Passing the House just earlier this week, Idaho House Bill 752 would make it a crime for any transgender person to knowingly and willfully enter the public bathroom that aligns with their gender identity.
Debated for nearly two hours in the Idaho House Judiciary, Rules, and Administration Committee on Monday, the republican Representative Cornell Rasor sponsored bill was approved by house republicans in a 54-15 vote. “This is a simple bill about using the bathroom of your biology,” Rasor states. “It extends these biological sex protections, and it upholds a multigeneration understanding of protecting women and girls.” The bill now heads to the Idaho state senate under republican control, 29-6, for further consideration.

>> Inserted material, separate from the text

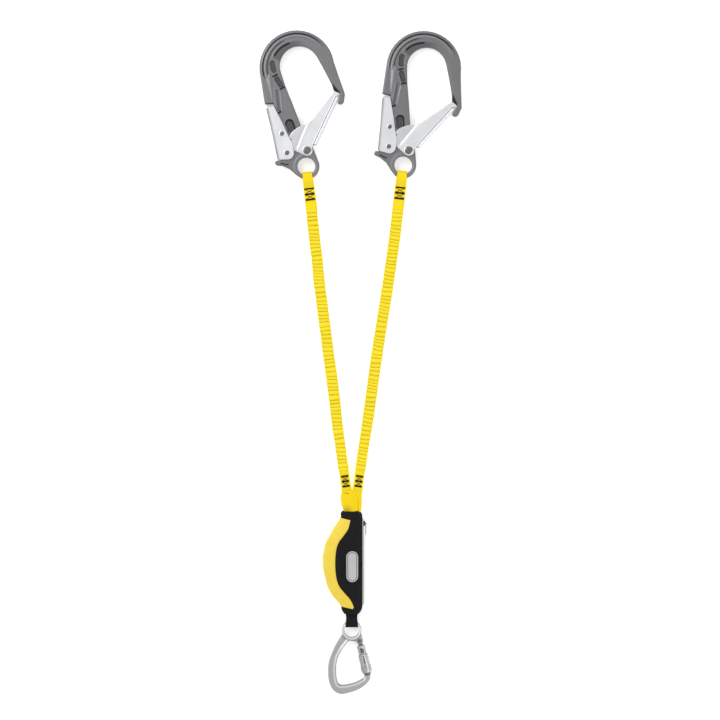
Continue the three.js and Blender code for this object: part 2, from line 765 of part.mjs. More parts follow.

The House-passed Bill would apply to all government buildings and public spaces, including but not limited to gas station rest stops, libraries, restaurants, hospitals, city centers, parks, and other businesses. “Any person who knowingly and willfully enters a restroom or changing room in a government-owned building or place of public accommodation,” The bill declares, “ That is designed for use by the opposite biological sex of such person shall be guilty of a misdemeanor and may be imprisoned.”
Idaho’s proposed bill would not only represent one of the strongest restrictions on transgender people in the country but also make those individuals’ very existence a crime. “Say one of the men here walks into the men’s bathroom, and you see me walk into a stall, and you know I’m trans, and since you’re all law-abiding citizens, you’re gonna call 911. You’ll say, ‘Hello 911, there’s a person in the bathroom, they’re peeing right now. I’m scared. please come and arrest them,’ and since this is the best use of police time, they’re gonna zip right over in record speed.
“Think about the situation they’re walking into. I look like a man. Everyone in the restroom sees a bearded man using the men’s bathroom. But the only reason I’m being investigated is because someone knows or thinks that I’m trans. And if that officer decides I violated this law, I could go to jail for up to a year. For peeing, washing my hands, or even being in the bathroom to grab a tissue.” Nikson Matthews, a transgender Idahoan, testifies. “Trans people make up .4% of Idaho’s population. In the past five years, this body has passed 17 laws targeting trans rights. Five this session. So I just ask when is it enough? When do we reach the point when it’s been enough?”
While there have been an innumerable number of transgender bathroom bans across the nation, House Bill 752 would be the first and strictest of its kind, targeting the individual who uses the bathroom rather than the business or agency. Florida currently has similar legislation, under Florida’s safety in private spaces act, those in the transgender community can be charged with a second-degree misdemeanor for using public restrooms that don’t align with their sex assigned at birth, carrying penalties of up to 60 days in jail, accompanied by a $500 fine. Violation of House bill 752, in stark contrast, could lead to a felony conviction for those charged with repeated offenses in a five year period, punishable up to five years in prison, or a year in a county jail for a first occurrence misdemeanor.
Voting no on the bill, democratic Representative Chris Mathias talked about how harmful the bill is. “The truth of the matter is—and I know a lot of people don’t want to say it, but—forcing people who don’t look like the sex that they were born with, or transgender folks, forcing them to use other people’s bathrooms is going to put a lot of people in danger,” says Mathias.
Everyone deserves access to safety and privacy when using the bathroom. There is no evidence that allowing transgender people access to bathrooms aligning with their gender identity jeopardizes safety and privacy, yet this legislation fuels a dangerous and harmful narrative against those minority individuals, allowing for “hate crimes” and discrimination against the LGBTQ+ community to be normalized.